### [Written request]
Extract all of the entries and set them down verbatim.

### [Raw records]
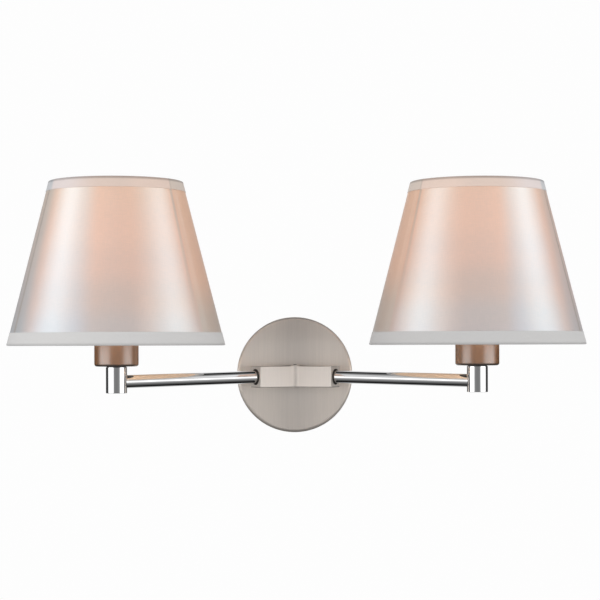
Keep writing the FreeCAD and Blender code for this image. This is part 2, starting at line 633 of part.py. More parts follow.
# ---------------------------------------------------------------- inner leads
# from the terminal block through the bracket's nipple, then out to each arm
inner_end = on_arm(-tube_inside - 1.0)
pts = []
leads = []
for sx in (-1, 1):
    e = V(inner_end.x * sx, inner_end.y, inner_end.z)
    way = [V(9.2 * sx, -7.1, tb_z1 + 0.2), V(9.2 * sx, -7.1, tb_z1 + 4.0), V(1.9 * sx, -14.5, brk_z),
           V(1.9 * sx, -36.0, brk_z), V(14.0 * sx, -40.3, brk_z), e]
    leads.append(hose(way, lead_r, [2.5, 4.0, 3.2, 6.0]))
keep("supply_leads", leads)
el = hose([V(0.0, -7.1, tb_z0 - 0.2), V(0.0, -7.1, tb_z0 - 5.0), V(16.0, -5.4, tb_z0 - 6.5),
           V(24.0, -4.6, -22.0), V(24.0, -4.4, -15.4)], 1.1, [3.0, 6.0, 4.0])
keep("earth_lead", el)

# ------------------------------------------------------------------ write out
total = 0.0
for name in sorted(nodes):
    solids = nodes[name]
    ok = all(s.isValid() and s.Volume > 0 for s in solids)
    vol = sum(s.Volume for s in solids)
    total += vol
    if not ok:
        print("CHECK", name, [(s.isValid(), round(s.Volume, 2)) for s in solids])
    shape = solids[0] if len(solids) == 1 else Part.makeCompound(solids)
    shape.exportStep("parts/" + name + ".step")
    print(name, len(solids), round(vol, 1))
print(len(nodes), "nodes")
allb = Part.makeCompound([s for n in nodes.values() for s in n]).BoundBox
print("box", [round(v, 2) for v in (allb.XMin, allb.XMax, allb.YMin, allb.YMax, allb.ZMin, allb.ZMax)])
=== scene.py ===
import bpy
import json
import math
from mathutils import Matrix, Vector

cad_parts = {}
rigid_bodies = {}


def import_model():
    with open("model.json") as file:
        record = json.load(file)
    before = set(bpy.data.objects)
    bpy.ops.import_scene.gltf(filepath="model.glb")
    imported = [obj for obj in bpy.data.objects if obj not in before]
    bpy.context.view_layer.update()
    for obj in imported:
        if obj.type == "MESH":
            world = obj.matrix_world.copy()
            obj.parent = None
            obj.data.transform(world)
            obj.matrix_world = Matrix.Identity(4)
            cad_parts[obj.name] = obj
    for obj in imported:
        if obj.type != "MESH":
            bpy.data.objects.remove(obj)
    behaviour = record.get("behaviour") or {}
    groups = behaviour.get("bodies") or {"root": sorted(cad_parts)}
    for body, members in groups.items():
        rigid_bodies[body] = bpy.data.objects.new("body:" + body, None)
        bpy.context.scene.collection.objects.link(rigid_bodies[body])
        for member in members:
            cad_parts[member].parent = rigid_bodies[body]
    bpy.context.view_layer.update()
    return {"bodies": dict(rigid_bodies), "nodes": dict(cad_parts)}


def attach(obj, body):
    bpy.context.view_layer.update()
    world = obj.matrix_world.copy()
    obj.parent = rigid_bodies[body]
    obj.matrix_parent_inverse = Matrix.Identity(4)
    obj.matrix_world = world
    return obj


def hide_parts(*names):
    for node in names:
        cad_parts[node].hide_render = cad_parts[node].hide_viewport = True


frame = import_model()
nodes = frame["nodes"]
bodies = frame["bodies"]
scene = bpy.context.scene
scene.view_settings.view_transform = "Standard"
scene.view_settings.look = "None"
scene.view_settings.exposure = 0.0
scene.view_settings.gamma = 1.0

# ------------------------------------------------------------------ geometry
# all in metres, in the part's own frame: the wall is the plane y = 0, the room
# is on the -y side, z is up
MM = 0.001
POST_X = 173.2 * MM
POST_Y = -120.733565 * MM
SHADE_LOW, SHADE_HIGH = 29.9 * MM, 186.8 * MM
SHADE_R_LOW, SHADE_R_HIGH = 104.4 * MM, 64.1 * MM
SLOPE = (SHADE_R_LOW - SHADE_R_HIGH) / (SHADE_HIGH - SHADE_LOW)
SLANT = math.hypot(SHADE_R_LOW - SHADE_R_HIGH, SHADE_HIGH - SHADE_LOW)
HALF = math.asin((SHADE_R_LOW - SHADE_R_HIGH) / SLANT)      # half angle of the cone
SEAM = 56.0                                                 # seam in the cloth's own angles
SEAMS = {"left": 53.9, "right": 59.3}                       # and on each shade, degrees from the front, towards the middle


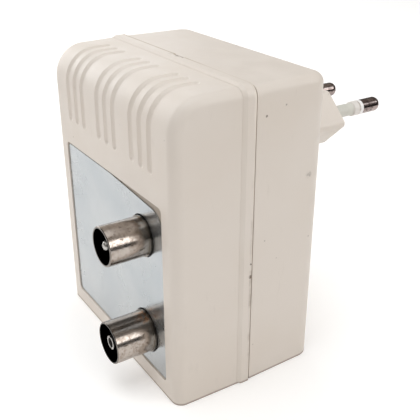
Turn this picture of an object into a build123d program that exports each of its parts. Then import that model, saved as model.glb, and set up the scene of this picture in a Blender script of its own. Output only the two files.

### [The solution]
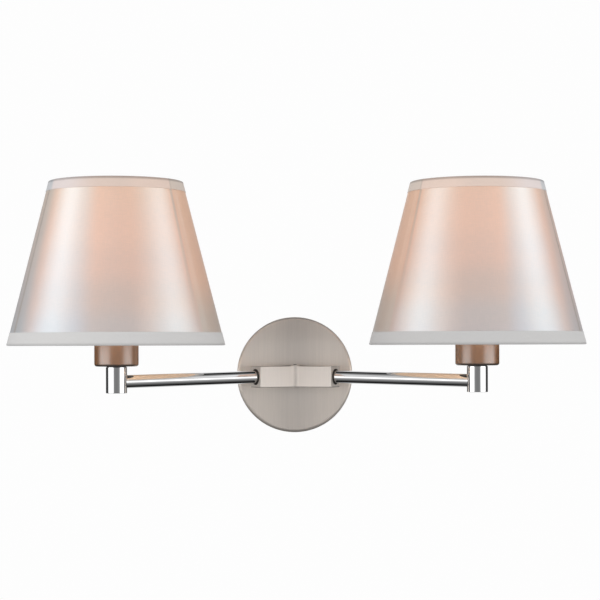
Keep writing the FreeCAD and Blender code for this image. This is part 2, starting at line 633 of part.py. More parts follow.
# ---------------------------------------------------------------- inner leads
# from the terminal block through the bracket's nipple, then out to each arm
inner_end = on_arm(-tube_inside - 1.0)
pts = []
leads = []
for sx in (-1, 1):
    e = V(inner_end.x * sx, inner_end.y, inner_end.z)
    way = [V(9.2 * sx, -7.1, tb_z1 + 0.2), V(9.2 * sx, -7.1, tb_z1 + 4.0), V(1.9 * sx, -14.5, brk_z),
           V(1.9 * sx, -36.0, brk_z), V(14.0 * sx, -40.3, brk_z), e]
    leads.append(hose(way, lead_r, [2.5, 4.0, 3.2, 6.0]))
keep("supply_leads", leads)
el = hose([V(0.0, -7.1, tb_z0 - 0.2), V(0.0, -7.1, tb_z0 - 5.0), V(16.0, -5.4, tb_z0 - 6.5),
           V(24.0, -4.6, -22.0), V(24.0, -4.4, -15.4)], 1.1, [3.0, 6.0, 4.0])
keep("earth_lead", el)

# ------------------------------------------------------------------ write out
total = 0.0
for name in sorted(nodes):
    solids = nodes[name]
    ok = all(s.isValid() and s.Volume > 0 for s in solids)
    vol = sum(s.Volume for s in solids)
    total += vol
    if not ok:
        print("CHECK", name, [(s.isValid(), round(s.Volume, 2)) for s in solids])
    shape = solids[0] if len(solids) == 1 else Part.makeCompound(solids)
    shape.exportStep("parts/" + name + ".step")
    print(name, len(solids), round(vol, 1))
print(len(nodes), "nodes")
allb = Part.makeCompound([s for n in nodes.values() for s in n]).BoundBox
print("box", [round(v, 2) for v in (allb.XMin, allb.XMax, allb.YMin, allb.YMax, allb.ZMin, allb.ZMax)])
=== scene.py ===
import bpy
import json
import math
from mathutils import Matrix, Vector

cad_parts = {}
rigid_bodies = {}


def import_model():
    with open("model.json") as file:
        record = json.load(file)
    before = set(bpy.data.objects)
    bpy.ops.import_scene.gltf(filepath="model.glb")
    imported = [obj for obj in bpy.data.objects if obj not in before]
    bpy.context.view_layer.update()
    for obj in imported:
        if obj.type == "MESH":
            world = obj.matrix_world.copy()
            obj.parent = None
            obj.data.transform(world)
            obj.matrix_world = Matrix.Identity(4)
            cad_parts[obj.name] = obj
    for obj in imported:
        if obj.type != "MESH":
            bpy.data.objects.remove(obj)
    behaviour = record.get("behaviour") or {}
    groups = behaviour.get("bodies") or {"root": sorted(cad_parts)}
    for body, members in groups.items():
        rigid_bodies[body] = bpy.data.objects.new("body:" + body, None)
        bpy.context.scene.collection.objects.link(rigid_bodies[body])
        for member in members:
            cad_parts[member].parent = rigid_bodies[body]
    bpy.context.view_layer.update()
    return {"bodies": dict(rigid_bodies), "nodes": dict(cad_parts)}


def attach(obj, body):
    bpy.context.view_layer.update()
    world = obj.matrix_world.copy()
    obj.parent = rigid_bodies[body]
    obj.matrix_parent_inverse = Matrix.Identity(4)
    obj.matrix_world = world
    return obj


def hide_parts(*names):
    for node in names:
        cad_parts[node].hide_render = cad_parts[node].hide_viewport = True


frame = import_model()
nodes = frame["nodes"]
bodies = frame["bodies"]
scene = bpy.context.scene
scene.view_settings.view_transform = "Standard"
scene.view_settings.look = "None"
scene.view_settings.exposure = 0.0
scene.view_settings.gamma = 1.0

# ------------------------------------------------------------------ geometry
# all in metres, in the part's own frame: the wall is the plane y = 0, the room
# is on the -y side, z is up
MM = 0.001
POST_X = 173.2 * MM
POST_Y = -120.733565 * MM
SHADE_LOW, SHADE_HIGH = 29.9 * MM, 186.8 * MM
SHADE_R_LOW, SHADE_R_HIGH = 104.4 * MM, 64.1 * MM
SLOPE = (SHADE_R_LOW - SHADE_R_HIGH) / (SHADE_HIGH - SHADE_LOW)
SLANT = math.hypot(SHADE_R_LOW - SHADE_R_HIGH, SHADE_HIGH - SHADE_LOW)
HALF = math.asin((SHADE_R_LOW - SHADE_R_HIGH) / SLANT)      # half angle of the cone
SEAM = 56.0                                                 # seam in the cloth's own angles
SEAMS = {"left": 53.9, "right": 59.3}                       # and on each shade, degrees from the front, towards the middle


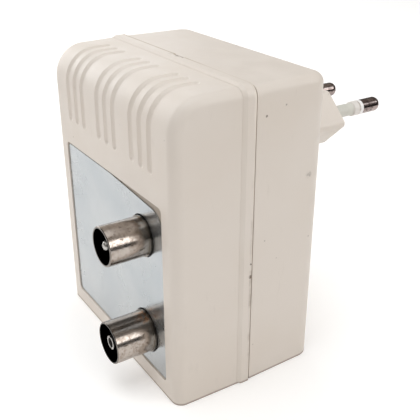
Turn this picture of an object into a build123d program that exports each of its parts. Then import that model, saved as model.glb, and set up the scene of this picture in a Blender script of its own. Output only the two files.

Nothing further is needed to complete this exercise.